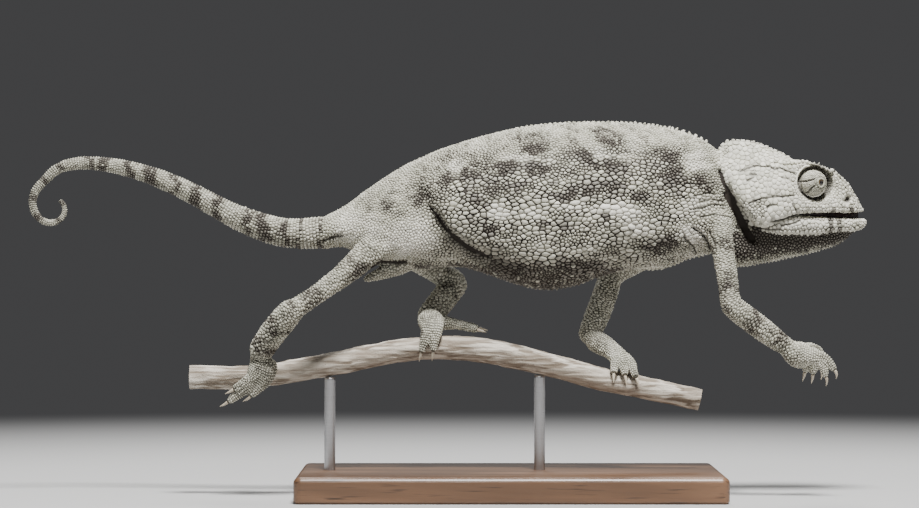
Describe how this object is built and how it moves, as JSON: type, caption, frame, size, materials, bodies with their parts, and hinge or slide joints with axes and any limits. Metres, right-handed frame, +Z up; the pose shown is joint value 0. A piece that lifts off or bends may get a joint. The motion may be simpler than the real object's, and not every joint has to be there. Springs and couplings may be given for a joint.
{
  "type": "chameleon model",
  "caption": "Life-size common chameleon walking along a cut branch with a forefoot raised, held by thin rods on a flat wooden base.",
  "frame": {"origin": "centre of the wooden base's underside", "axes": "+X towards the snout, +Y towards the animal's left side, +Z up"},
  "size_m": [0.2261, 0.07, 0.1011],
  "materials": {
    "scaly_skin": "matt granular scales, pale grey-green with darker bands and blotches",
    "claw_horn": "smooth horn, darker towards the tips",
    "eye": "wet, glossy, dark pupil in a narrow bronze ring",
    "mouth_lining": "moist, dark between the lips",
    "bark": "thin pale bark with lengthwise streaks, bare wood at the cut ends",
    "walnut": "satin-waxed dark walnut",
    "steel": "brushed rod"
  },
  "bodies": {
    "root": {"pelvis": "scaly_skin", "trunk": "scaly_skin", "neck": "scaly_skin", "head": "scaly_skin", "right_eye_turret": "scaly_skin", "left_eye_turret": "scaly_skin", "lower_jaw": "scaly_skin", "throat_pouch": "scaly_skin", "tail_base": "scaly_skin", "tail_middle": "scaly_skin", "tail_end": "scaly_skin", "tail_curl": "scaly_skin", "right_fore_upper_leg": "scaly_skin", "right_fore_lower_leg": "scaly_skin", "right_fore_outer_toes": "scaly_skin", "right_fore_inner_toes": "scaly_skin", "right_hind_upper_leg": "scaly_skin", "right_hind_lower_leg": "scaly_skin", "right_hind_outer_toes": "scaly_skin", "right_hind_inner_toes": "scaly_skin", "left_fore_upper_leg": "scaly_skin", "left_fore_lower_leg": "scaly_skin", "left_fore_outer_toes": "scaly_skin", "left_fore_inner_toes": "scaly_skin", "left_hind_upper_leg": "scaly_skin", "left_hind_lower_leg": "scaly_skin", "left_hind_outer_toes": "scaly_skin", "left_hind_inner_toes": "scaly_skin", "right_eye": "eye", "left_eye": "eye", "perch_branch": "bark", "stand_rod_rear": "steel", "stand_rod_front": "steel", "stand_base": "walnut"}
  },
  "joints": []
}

---------------

From the listing above, find the number of lines with the word "joints" in them. Answer with the number only.

SOLUTION TO THIS EXERCISE: 2